The Chinese are portrayed as the victims of terrible imperial hubris and unlimited cruelty. The Japanese are presented as militarily and culturally barbaric, the ordinary soldiers moving from sadistic treatment of prisoners, abusive treatment of women, and then being just ordinary men doing ordinary things. It is alarming how human beings can move so easily from despicable behaviour to 'normal' behaviour and so quickly and unreflectively.

The film-makers have included, however, along with recognisable characters like John Rabe, the Chinese assistant to Rabe, Mr Tong, and his family, Miss Jiang, translator and liaison, the international characters, a focus on a Japanese soldier, Kadokawa, who participates in the Japanese domination but who begins to question commands, is repelled by some of the behaviour and comes to a final tragic realisation of what has happened to the Chinese, to the Japanese invaders and to himself. While the frustration of John Rabe, the sad story of Mr Tong and his wife and child, the decisions that the young women have to make to save the bigger group are emotionally harrowing, this more sympathetic portrayal of Kadokawa is presented with a generosity of spirit by the Chinese towards the Japanese.

This is a compelling film that highlights one of the messages of the aftermath of war, 'lest we forget'.

1. Chinese history, the 1930s, the siege of Nanking? The role of the Japanese, the invasion, the imperial army, the cruelty? The number of films about the episode in Nanking?

2. Chinese storytelling, episodic, less causal and plot-driven, the characters in this context, individuals in a social context?

3. The impact of the black and white photography, the news footage, the effect of black and white rather than colour, taking the audience back into the past, sense of history, the film as a record, documentary-like, realism?

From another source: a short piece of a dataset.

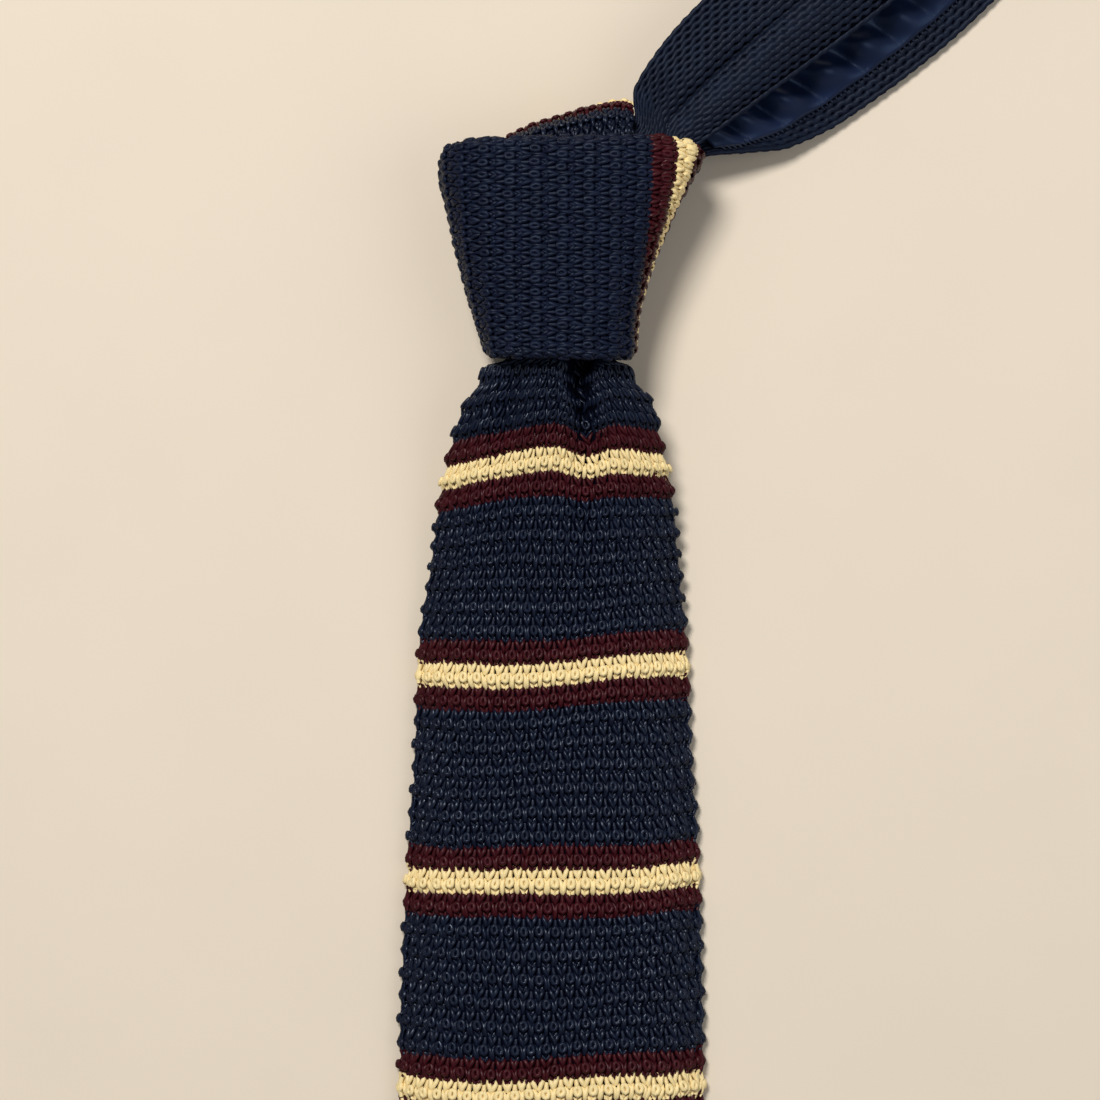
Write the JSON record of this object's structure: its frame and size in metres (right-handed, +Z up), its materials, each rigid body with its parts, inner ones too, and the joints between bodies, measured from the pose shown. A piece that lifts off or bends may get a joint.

4. The title and the experience of Nan King, 1937-38?

5. The background of the Japanese invasion, Japanese imperialism of the 30s, targeting China? The ideology of supremacy? The forces, the vast imperial army? The advance, the attack, the harshness and the massacres, individual and group cruelty? Occupying Nanking? Callous attitudes? The personnel, their executing the soldiers, the violence and torture? Then relaxing and playing? Buying things in the city, the role of the comfort women, the local women? The ruthless officers and their decisions? The episode of the dance of celebration?

6. The focus on one Japanese individual, Kado Kawa? Ordinary, educated in a church school, his reaction to shooting the civilian? His sense of values? The screenplay picking him out, a more sympathetic Japanese – and the response of a Chinese audience? Kado Kawa’s experience, of orders, of cruelty? His friends and the other soldiers, seeing him in his ordinary life with them? The comfort women, the sexual episode, his infatuation with the prostitute, her not remembering him? The impact of her death? His observing people, the cruelty, change of attitude? Participation in the dance? The aftermath, setting the civilians free, contemplation – and his suicide?

7. The Chinese government fleeing from Nan King, the majority of the soldiers being killed, others being sheltered in the Safety Zone? The Safety Zone and John Rabe and his appeal to the Japanese authorities? The permission? The strict supervision and limits? Rabe and his background, working in China for so long, belonging to the Nazi Party? His wife? The other members of the international group? Hitler asking Rabe to return? The soldiers in the Zone, the schoolgirls? His leaving for Germany, Mr Tang and his support of him, loyalty, trying to get Tang his freedom, Tang’s wife?

8. Tang, symbol of Chinese loyalty, working for the company? His character, his wife and sister-in-law, their going with the comfort women? His daughter being killed in front of him? The Japanese ruthlessness? His leaving with Rabe, his wife, giving up his life for the Chinese officer, his being taken away, dignity in execution?

9. The range of women, the Japanese demand for a hundred? The volunteers? Their going to the Japanese, the cruel behaviour, some deaths? The volunteers returning?

10. Miss Jiang, caring for the schoolgirls, the Japanese soldiers and their advances on them? Her work as a translator? The surviving soldier, with the boy, being taken away for execution, his appeal to her? Her being shot?

11. The visuals of the cruelty, the officers, the massacres, the soldier and the boy and their surviving? Hiding in the Safety Zone? The examination by the Japanese officers – and those relegated for execution?

12. Japanese ruthlessness, the Chinese not wanting to forget this episode in their history?